◆ Work instructions ◆
Repeat, exactly, the run of lines that opens with the line containing "for corner in" and closes with the line containing "bpy.data.objects.remove(obj)", and leave all other lines out.

[Entries taken from a collection]
####################

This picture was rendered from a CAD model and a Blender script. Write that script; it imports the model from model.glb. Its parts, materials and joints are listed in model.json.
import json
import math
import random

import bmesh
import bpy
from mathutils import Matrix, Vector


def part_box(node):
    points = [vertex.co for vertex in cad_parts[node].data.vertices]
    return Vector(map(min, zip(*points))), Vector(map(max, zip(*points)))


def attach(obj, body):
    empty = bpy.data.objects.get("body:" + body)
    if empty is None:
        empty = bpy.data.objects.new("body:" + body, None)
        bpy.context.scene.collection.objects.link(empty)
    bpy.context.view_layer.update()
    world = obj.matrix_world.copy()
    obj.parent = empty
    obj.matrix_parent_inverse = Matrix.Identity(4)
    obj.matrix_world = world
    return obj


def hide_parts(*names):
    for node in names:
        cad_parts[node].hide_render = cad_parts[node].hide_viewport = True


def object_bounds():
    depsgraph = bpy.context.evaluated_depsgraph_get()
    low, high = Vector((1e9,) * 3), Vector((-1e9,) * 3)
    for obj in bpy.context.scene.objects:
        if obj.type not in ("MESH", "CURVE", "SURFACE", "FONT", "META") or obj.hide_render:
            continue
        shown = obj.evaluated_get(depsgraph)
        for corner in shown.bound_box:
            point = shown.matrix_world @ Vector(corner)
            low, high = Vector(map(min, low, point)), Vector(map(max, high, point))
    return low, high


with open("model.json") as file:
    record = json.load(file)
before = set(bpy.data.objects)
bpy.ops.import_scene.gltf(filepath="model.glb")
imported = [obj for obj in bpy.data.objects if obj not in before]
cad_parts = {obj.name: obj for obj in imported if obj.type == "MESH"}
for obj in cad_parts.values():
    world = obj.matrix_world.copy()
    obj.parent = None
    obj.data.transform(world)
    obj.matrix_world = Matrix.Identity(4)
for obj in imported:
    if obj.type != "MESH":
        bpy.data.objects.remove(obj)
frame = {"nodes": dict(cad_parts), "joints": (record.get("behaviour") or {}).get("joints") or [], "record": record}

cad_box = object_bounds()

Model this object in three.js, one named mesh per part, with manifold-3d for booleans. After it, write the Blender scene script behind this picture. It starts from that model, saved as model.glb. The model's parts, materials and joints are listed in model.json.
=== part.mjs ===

####################

◆ Response below ◆
        for corner in shown.bound_box:
            point = shown.matrix_world @ Vector(corner)
            low, high = Vector(map(min, low, point)), Vector(map(max, high, point))
    return low, high


with open("model.json") as file:
    record = json.load(file)
before = set(bpy.data.objects)
bpy.ops.import_scene.gltf(filepath="model.glb")
imported = [obj for obj in bpy.data.objects if obj not in before]
cad_parts = {obj.name: obj for obj in imported if obj.type == "MESH"}
for obj in cad_parts.values():
    world = obj.matrix_world.copy()
    obj.parent = None
    obj.data.transform(world)
    obj.matrix_world = Matrix.Identity(4)
for obj in imported:
    if obj.type != "MESH":
        bpy.data.objects.remove(obj)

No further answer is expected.